What the task requires - Copy the lines holding the word "origin", all of them.

Rows from an object dataset -
□ □ □ □ □

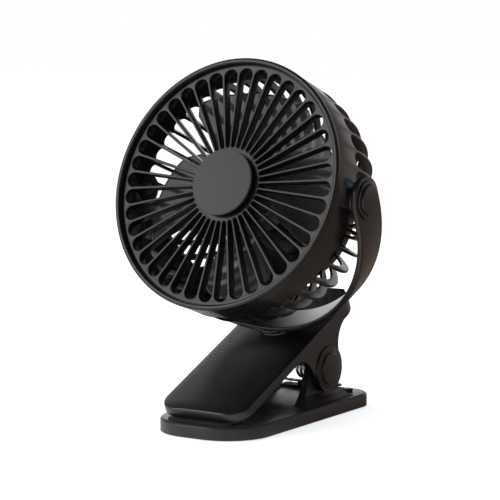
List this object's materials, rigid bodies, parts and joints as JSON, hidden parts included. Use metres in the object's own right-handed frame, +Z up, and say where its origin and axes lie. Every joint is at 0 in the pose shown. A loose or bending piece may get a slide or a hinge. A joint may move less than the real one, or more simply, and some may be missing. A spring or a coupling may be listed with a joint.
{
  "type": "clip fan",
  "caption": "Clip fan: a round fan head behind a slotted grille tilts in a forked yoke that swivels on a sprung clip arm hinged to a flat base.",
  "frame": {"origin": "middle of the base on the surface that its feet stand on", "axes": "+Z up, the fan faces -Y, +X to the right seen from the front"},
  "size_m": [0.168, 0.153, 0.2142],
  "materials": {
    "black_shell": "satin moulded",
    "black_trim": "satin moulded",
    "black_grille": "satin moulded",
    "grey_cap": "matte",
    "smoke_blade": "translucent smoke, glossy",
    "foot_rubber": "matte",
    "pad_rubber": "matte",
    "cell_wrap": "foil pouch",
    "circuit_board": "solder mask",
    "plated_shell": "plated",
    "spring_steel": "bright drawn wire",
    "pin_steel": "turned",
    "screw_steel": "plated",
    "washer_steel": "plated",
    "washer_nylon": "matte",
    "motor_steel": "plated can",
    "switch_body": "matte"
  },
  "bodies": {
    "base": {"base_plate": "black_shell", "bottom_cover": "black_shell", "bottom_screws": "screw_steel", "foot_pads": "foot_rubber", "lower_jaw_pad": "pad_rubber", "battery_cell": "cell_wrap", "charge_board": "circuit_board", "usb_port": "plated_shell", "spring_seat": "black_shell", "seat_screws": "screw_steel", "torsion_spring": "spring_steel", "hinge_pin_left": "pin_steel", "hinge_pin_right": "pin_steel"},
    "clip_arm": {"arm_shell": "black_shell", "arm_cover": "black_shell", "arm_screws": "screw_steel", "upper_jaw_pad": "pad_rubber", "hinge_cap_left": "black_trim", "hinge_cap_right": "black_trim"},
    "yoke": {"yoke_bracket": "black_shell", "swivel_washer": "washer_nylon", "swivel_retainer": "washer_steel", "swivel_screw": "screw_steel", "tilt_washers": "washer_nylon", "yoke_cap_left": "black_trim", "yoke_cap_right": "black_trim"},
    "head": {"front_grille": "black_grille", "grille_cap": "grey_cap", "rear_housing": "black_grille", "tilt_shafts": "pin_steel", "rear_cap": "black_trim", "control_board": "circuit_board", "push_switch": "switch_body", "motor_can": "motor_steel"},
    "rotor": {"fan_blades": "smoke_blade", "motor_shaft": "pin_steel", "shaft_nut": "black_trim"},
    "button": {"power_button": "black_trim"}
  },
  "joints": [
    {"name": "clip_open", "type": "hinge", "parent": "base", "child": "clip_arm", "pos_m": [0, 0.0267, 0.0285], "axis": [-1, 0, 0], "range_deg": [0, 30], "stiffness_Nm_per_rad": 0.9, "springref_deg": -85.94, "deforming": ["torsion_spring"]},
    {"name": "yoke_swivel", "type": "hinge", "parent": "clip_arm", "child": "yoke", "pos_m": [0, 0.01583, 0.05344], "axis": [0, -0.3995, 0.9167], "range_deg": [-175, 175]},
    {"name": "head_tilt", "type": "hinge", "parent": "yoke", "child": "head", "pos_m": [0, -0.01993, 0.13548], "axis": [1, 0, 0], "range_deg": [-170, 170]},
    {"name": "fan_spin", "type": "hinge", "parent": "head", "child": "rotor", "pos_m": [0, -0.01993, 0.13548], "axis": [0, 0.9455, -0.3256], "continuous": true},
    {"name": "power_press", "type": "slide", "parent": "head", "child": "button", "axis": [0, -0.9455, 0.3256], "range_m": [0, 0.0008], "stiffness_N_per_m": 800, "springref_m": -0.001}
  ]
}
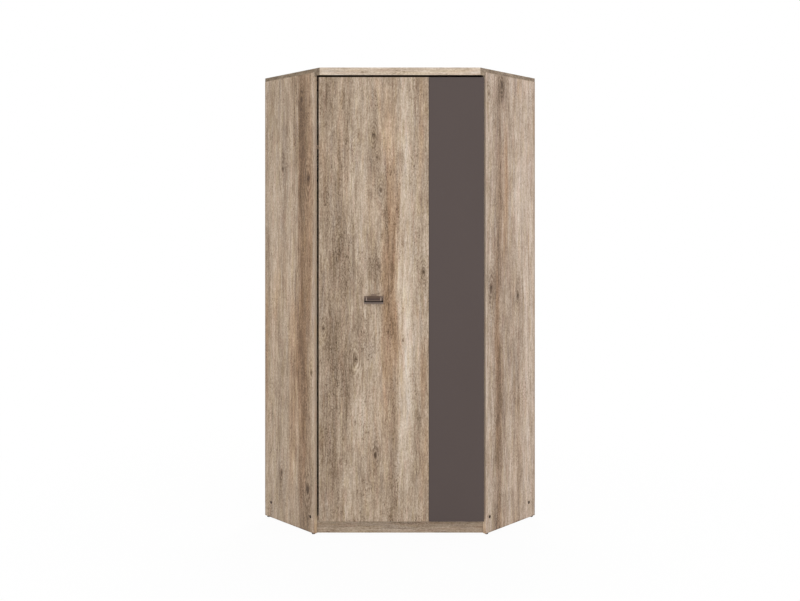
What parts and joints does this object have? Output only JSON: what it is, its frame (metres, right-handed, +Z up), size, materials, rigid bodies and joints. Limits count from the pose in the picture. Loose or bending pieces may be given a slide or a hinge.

□ □ □ □ □

Final result -
List this object's materials, rigid bodies, parts and joints as JSON, hidden parts included. Use metres in the object's own right-handed frame, +Z up, and say where its origin and axes lie. Every joint is at 0 in the pose shown. A loose or bending piece may get a slide or a hinge. A joint may move less than the real one, or more simply, and some may be missing. A spring or a coupling may be listed with a joint.
  "frame": {"origin": "middle of the base on the surface that its feet stand on", "axes": "+Z up, the fan faces -Y, +X to the right seen from the front"},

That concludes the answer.